[What to produce]
Return only the lines between the line holding "Recreate this object as parametric build123d code." and the line holding "# The origin", the two boundary lines included, exactly as they appear.
------ Supplied records
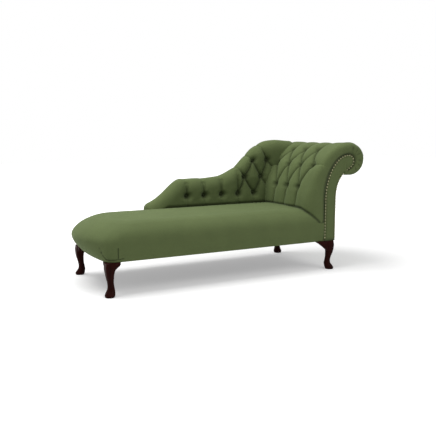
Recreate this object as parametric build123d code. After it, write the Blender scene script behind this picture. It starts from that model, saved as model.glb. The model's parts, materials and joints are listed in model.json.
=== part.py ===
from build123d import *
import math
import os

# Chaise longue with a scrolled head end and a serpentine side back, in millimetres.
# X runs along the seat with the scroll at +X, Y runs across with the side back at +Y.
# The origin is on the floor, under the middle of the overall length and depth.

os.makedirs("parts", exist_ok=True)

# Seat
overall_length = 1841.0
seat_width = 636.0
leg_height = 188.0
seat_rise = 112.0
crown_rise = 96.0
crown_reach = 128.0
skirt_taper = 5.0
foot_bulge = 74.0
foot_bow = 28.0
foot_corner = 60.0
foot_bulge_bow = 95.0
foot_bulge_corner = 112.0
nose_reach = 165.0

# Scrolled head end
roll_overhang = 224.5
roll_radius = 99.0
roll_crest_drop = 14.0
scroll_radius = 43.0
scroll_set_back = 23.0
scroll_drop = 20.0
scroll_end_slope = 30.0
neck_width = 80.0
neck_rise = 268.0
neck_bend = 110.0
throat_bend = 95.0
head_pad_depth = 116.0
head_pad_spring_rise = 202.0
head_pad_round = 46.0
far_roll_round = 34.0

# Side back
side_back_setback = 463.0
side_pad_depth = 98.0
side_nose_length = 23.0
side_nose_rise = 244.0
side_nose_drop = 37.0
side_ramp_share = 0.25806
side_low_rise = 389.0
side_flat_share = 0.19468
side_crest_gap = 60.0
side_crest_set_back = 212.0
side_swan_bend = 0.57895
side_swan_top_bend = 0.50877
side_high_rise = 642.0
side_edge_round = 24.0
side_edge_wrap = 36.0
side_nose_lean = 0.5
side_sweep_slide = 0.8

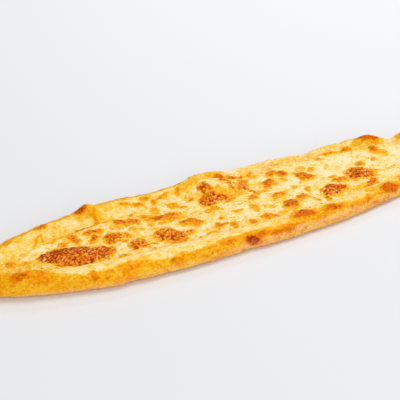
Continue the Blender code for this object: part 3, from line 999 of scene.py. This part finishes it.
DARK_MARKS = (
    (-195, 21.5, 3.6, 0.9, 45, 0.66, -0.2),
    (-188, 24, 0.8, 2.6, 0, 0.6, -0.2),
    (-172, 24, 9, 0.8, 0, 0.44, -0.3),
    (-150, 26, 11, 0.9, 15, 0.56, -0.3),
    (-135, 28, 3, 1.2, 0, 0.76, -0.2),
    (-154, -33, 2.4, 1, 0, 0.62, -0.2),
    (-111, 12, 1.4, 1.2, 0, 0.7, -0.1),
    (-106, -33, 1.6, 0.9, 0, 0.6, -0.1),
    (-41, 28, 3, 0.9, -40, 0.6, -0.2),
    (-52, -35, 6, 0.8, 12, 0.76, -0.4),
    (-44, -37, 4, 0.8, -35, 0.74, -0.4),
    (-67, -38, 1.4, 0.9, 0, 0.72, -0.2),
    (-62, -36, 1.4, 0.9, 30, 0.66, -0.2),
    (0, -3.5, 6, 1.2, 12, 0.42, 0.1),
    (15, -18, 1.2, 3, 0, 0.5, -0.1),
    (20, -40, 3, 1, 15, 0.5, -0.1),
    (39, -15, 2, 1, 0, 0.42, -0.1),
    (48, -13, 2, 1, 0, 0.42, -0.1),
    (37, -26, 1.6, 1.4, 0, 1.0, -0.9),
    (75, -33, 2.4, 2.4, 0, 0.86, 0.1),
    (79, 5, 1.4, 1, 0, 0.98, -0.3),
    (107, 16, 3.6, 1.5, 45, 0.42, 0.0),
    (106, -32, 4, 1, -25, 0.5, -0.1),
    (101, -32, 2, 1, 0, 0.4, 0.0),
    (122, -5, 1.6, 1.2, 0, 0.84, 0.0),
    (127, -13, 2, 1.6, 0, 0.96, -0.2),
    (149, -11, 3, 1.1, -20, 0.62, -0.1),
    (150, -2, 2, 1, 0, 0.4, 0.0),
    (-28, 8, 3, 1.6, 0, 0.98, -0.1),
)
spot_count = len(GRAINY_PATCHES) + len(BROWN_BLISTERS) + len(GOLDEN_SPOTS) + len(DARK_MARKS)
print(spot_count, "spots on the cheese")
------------
------ Supplied records
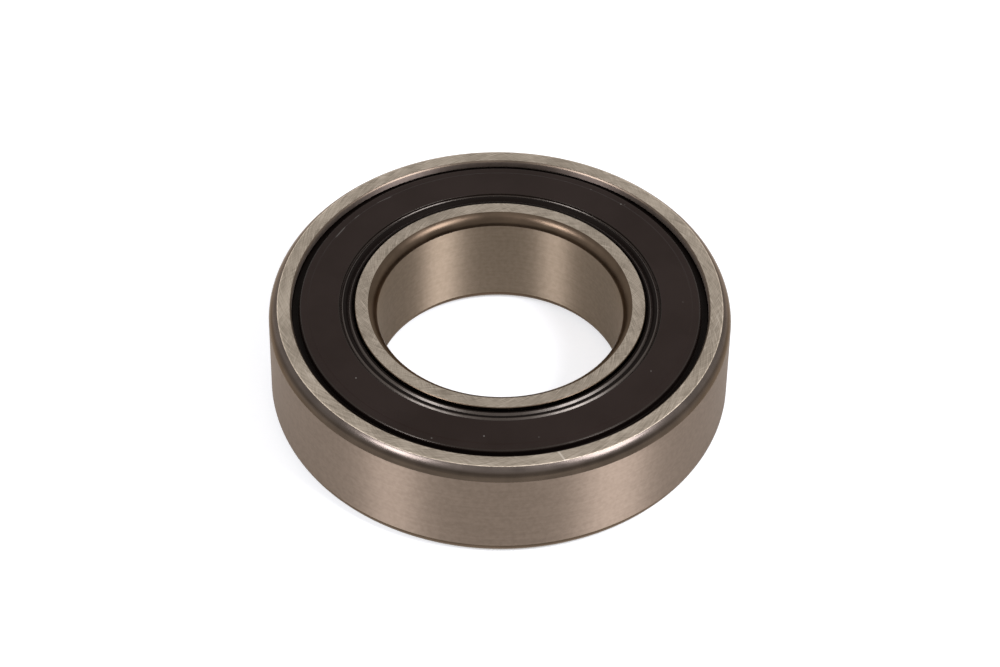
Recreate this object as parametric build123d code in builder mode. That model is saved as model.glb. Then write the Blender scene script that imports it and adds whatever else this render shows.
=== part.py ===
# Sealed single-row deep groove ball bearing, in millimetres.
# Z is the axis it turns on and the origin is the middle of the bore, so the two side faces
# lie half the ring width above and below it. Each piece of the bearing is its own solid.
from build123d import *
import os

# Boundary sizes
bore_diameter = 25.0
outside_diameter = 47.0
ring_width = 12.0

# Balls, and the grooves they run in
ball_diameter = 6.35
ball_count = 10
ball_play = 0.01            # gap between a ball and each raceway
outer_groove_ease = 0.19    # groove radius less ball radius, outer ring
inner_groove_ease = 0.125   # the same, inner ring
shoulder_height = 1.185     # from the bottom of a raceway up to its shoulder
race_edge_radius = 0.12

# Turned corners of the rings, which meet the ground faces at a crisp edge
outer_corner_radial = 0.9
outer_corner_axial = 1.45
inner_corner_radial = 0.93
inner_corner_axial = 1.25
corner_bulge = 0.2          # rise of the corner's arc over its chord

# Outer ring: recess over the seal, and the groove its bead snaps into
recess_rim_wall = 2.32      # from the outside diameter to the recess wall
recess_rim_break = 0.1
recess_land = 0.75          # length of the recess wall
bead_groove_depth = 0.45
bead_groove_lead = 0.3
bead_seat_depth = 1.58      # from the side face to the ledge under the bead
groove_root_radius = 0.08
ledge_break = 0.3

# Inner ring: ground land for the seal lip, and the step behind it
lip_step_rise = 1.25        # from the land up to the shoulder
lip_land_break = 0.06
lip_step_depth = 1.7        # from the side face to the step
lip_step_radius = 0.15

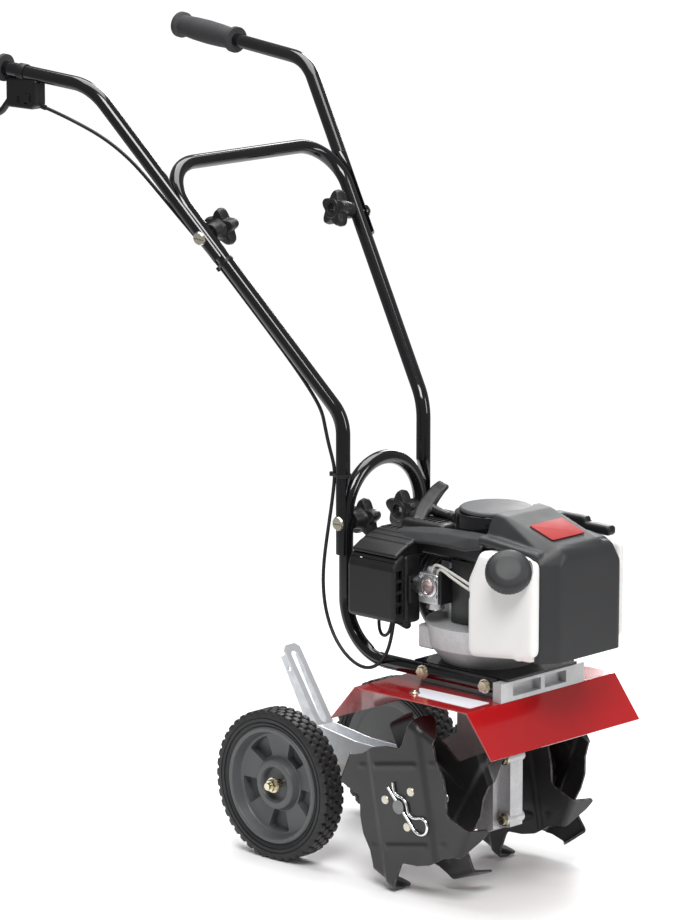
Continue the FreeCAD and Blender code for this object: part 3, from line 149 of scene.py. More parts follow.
------------
------ Supplied records
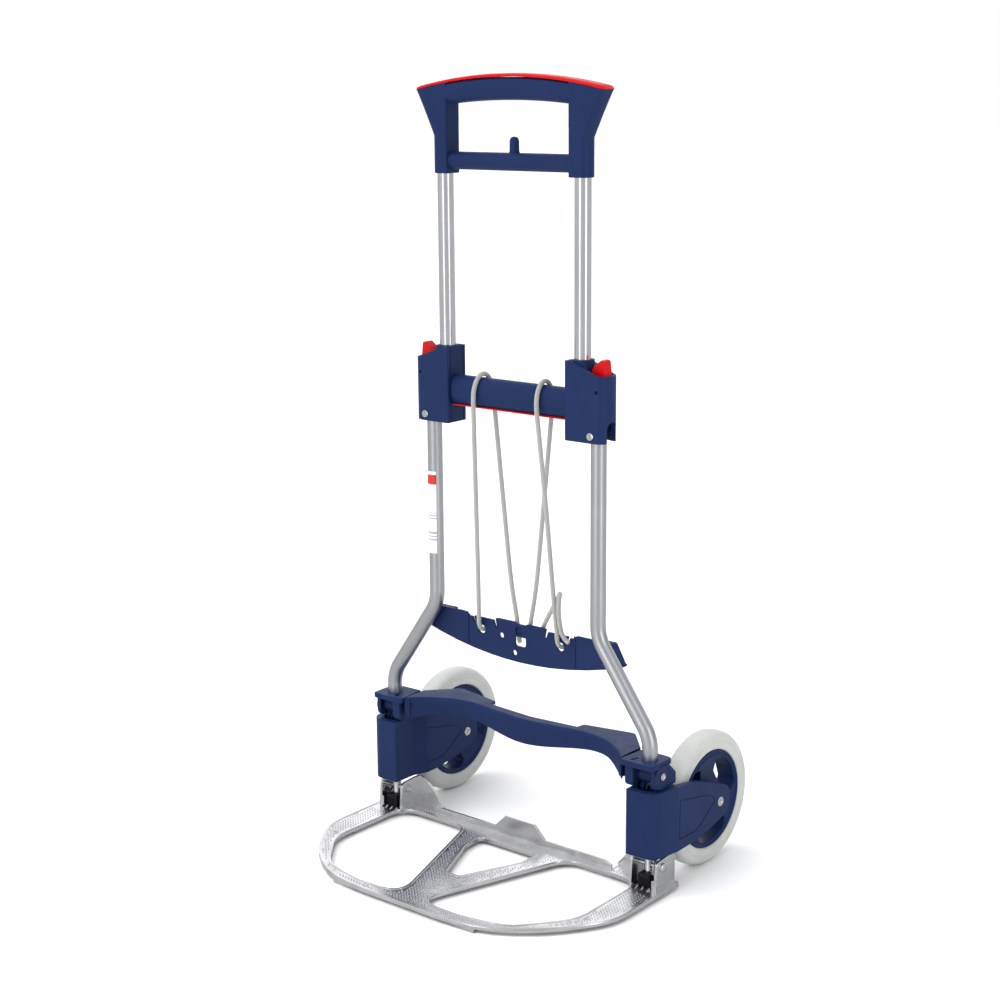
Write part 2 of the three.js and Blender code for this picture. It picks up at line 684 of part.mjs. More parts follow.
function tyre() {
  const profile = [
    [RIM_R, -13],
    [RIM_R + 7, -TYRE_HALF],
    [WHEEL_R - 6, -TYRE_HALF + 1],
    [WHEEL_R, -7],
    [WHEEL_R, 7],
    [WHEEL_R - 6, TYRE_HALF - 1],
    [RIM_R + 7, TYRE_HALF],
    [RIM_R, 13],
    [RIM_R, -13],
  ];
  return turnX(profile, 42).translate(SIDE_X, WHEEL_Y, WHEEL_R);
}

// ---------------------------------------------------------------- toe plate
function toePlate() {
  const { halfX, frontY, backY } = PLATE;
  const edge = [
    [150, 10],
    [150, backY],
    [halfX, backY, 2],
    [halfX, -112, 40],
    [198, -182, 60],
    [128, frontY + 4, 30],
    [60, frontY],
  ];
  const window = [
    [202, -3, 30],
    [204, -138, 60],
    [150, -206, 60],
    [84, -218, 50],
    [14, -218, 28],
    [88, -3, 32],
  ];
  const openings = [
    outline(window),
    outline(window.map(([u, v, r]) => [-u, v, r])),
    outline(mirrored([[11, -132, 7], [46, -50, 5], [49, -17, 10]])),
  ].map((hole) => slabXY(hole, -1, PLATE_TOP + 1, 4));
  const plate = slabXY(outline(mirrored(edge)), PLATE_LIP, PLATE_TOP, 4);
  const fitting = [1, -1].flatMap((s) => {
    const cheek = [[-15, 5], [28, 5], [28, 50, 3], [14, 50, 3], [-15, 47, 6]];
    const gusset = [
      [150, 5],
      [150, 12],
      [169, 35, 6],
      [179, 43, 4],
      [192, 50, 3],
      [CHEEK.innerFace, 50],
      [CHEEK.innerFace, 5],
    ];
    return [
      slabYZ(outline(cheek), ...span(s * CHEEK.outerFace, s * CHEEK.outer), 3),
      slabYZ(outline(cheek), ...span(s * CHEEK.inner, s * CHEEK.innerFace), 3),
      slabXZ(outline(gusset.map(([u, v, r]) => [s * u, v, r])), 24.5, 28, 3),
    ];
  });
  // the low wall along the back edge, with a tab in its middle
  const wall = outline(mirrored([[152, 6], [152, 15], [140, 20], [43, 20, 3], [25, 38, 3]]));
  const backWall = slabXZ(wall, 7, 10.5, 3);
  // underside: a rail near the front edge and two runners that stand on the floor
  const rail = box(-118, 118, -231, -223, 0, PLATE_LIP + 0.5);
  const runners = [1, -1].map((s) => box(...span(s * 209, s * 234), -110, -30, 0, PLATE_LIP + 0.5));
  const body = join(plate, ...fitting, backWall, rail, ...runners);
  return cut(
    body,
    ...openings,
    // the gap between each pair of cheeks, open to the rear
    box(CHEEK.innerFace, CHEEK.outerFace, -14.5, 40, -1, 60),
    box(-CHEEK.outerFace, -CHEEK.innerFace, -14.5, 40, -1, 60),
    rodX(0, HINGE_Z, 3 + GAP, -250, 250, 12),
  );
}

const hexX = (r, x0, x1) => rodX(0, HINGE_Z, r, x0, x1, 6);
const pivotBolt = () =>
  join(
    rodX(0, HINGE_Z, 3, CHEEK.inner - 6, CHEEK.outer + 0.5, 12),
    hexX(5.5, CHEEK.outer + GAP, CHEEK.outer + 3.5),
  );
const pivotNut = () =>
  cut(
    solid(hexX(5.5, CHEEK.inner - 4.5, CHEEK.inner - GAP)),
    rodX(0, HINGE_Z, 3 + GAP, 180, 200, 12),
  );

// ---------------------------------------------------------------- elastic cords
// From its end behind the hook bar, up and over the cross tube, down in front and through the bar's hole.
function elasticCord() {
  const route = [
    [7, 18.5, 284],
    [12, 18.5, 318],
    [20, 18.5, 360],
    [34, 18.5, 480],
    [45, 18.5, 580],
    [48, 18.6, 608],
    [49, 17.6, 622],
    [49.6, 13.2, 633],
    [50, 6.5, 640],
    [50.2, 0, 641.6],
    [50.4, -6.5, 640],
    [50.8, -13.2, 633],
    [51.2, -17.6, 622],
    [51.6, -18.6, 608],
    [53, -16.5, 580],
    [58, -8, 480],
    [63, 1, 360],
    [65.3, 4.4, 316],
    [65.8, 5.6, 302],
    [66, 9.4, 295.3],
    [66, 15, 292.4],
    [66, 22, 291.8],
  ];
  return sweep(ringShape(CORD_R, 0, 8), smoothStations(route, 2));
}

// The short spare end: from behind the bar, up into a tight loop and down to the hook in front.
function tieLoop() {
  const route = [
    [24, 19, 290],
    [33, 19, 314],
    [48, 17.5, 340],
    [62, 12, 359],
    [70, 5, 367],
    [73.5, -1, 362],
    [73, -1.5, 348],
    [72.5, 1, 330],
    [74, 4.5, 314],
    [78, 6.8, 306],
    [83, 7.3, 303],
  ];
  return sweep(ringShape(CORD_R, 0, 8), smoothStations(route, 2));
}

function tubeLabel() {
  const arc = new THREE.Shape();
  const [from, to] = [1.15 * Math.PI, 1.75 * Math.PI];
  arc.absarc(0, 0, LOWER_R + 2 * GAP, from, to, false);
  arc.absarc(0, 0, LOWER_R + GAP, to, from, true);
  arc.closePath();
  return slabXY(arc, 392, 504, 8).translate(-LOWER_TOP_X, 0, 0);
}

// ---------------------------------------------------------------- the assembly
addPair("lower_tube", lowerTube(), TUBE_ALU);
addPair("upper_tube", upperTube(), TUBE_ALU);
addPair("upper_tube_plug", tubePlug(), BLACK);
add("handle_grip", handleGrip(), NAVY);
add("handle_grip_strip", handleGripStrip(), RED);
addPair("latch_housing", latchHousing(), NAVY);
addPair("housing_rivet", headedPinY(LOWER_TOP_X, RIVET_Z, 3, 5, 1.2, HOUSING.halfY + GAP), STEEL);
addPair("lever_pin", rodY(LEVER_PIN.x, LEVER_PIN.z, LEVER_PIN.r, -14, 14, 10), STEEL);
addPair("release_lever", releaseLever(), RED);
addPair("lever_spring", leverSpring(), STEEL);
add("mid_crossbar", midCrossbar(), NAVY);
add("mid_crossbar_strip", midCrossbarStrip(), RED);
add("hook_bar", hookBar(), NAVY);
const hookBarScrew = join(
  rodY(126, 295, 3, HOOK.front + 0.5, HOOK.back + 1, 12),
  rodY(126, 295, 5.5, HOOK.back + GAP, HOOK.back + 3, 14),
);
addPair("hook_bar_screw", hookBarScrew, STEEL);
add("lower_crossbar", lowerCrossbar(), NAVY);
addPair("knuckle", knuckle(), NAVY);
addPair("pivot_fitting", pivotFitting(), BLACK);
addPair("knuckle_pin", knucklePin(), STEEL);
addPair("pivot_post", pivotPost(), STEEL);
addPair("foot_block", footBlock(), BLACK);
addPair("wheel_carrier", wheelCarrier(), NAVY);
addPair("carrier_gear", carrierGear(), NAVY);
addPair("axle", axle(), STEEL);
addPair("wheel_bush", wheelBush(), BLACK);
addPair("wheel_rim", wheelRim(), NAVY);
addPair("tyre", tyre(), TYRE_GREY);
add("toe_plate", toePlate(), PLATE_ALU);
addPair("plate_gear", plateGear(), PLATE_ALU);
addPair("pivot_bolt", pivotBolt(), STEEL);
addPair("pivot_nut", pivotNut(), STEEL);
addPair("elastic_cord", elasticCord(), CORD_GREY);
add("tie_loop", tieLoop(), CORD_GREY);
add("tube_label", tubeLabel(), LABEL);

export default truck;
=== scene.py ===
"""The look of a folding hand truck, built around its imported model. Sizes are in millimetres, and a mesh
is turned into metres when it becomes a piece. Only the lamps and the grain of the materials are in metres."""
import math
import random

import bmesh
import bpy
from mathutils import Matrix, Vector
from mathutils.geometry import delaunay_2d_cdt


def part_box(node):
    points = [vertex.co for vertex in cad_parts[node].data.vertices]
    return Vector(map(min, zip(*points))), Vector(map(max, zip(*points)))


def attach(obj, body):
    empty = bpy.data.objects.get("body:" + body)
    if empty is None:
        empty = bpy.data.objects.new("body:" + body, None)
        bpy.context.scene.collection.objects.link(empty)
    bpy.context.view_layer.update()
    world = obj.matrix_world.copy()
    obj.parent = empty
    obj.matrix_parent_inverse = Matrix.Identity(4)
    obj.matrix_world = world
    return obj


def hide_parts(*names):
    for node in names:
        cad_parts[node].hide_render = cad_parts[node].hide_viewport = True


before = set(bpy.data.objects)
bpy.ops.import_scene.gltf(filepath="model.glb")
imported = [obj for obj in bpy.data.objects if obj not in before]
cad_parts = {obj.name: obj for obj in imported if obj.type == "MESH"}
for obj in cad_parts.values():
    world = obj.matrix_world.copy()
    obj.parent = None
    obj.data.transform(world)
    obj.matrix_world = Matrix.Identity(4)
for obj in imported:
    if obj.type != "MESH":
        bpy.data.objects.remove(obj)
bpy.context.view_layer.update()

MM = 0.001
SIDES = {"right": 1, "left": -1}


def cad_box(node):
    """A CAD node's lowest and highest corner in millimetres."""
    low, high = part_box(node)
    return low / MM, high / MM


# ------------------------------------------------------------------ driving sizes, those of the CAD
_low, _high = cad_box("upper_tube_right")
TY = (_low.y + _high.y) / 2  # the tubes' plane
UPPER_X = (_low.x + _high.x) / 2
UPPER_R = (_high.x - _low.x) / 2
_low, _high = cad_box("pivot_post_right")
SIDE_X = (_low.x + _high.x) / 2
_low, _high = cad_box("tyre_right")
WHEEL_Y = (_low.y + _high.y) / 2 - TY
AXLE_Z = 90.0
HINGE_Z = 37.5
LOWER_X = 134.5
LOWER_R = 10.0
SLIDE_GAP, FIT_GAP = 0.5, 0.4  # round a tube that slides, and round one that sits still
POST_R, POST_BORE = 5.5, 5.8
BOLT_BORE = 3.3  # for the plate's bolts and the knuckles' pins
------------
[Answer to this problem]
Recreate this object as parametric build123d code. After it, write the Blender scene script behind this picture. It starts from that model, saved as model.glb. The model's parts, materials and joints are listed in model.json.
=== part.py ===
from build123d import *
import math
import os

# Chaise longue with a scrolled head end and a serpentine side back, in millimetres.
# X runs along the seat with the scroll at +X, Y runs across with the side back at +Y.
# The origin is on the floor, under the middle of the overall length and depth.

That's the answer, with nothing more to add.